On November 3rd, the "Witness the 'Core' Birth, Co-Appreciate the 'Pore' Future | New-Generation Gene Technology Innovation and Development Industry Forum" was held. Centering on the theme of "Collaborative Innovation of Solid-State Nanopore Materials, Devices, and Algorithms," experts from institutions including Peking University, Southeast University, Institute of Biotechnology of the Chinese Academy of Sciences, and Nanchang University gathered to conduct in-depth discussions on technical bottlenecks and clinical transformation. The forum was hosted by Liu Quanjun, and five experts—Zhao Qing, He Qinghua, Xi Dongmei, Zhao Xiangwei, and Jiang Huifeng—offered suggestions and insights from the perspectives of materials science, biology, clinical practice, algorithms, and synthetic biology respectively.

Zhao Qing pointed out that solid-state nanopore sequencing needs to improve both spatial and temporal resolution simultaneously. He suggested optimizing material purity and interface engineering in ultra-thin film structures of 5–10 nm to reduce low-frequency noise.

He Qinghua believes that solid-state nanopores are expected to achieve whole-cell multi-target detection of pathogenic microorganisms, but it is necessary to break through the bottlenecks of sample pretreatment and signal specificity.

Xi Dongmei emphasized that interfering molecules in clinical samples are complex, and surface modification and specific recognition strategies should be adopted to enhance the anti-interference ability of disease marker detection.

Zhao Xiangwei proposed that aiming at the characteristics of low-dimensional data from solid-state nanopores, machine learning-based feature extraction and dimension enhancement algorithms should be developed to improve base-calling accuracy.

Jiang Huifeng stated that current DNA synthesis efficiency relies on traditional methods such as gel electrophoresis, and solid-state nanopores, with their potential for high-resolution conformational analysis, are expected to become a new type of evaluation tool.

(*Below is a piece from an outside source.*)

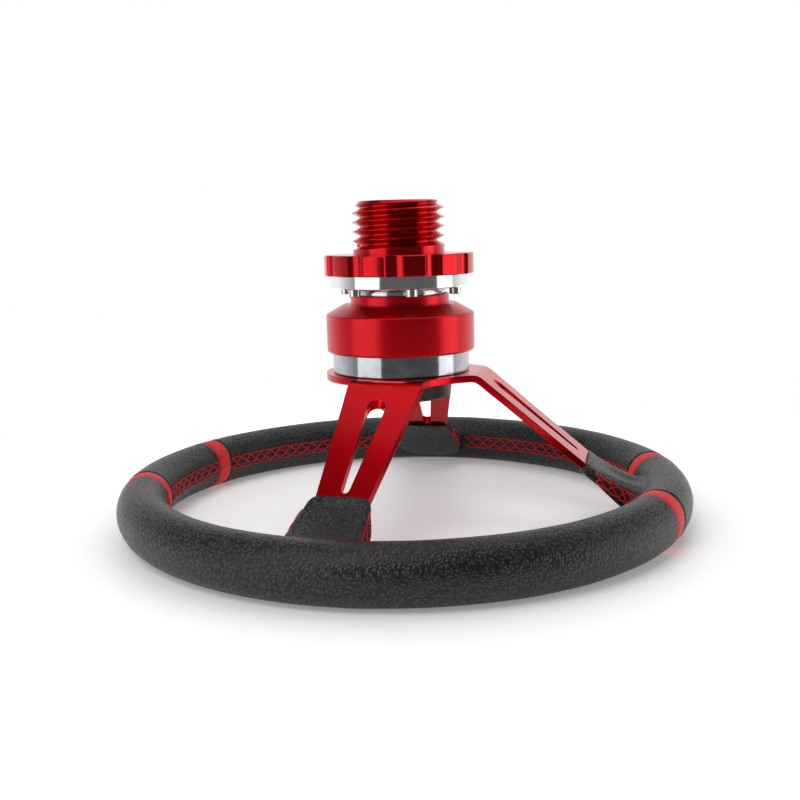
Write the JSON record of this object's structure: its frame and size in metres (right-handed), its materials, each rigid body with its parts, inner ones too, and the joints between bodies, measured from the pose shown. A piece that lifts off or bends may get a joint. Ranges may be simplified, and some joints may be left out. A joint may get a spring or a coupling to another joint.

Experts unanimously agree that solid-state nanopores outperform biological nanopores in terms of stability, integration, and scalability. However, they still need to make breakthroughs in single-base accuracy, molecular manipulation, and system integration. In the future, it is necessary to strengthen interdisciplinary collaboration, accelerate the translation of the technology from the laboratory to practical scenarios such as precision medicine and synthetic biology, and support the leapfrog development of domestic sequencing technology.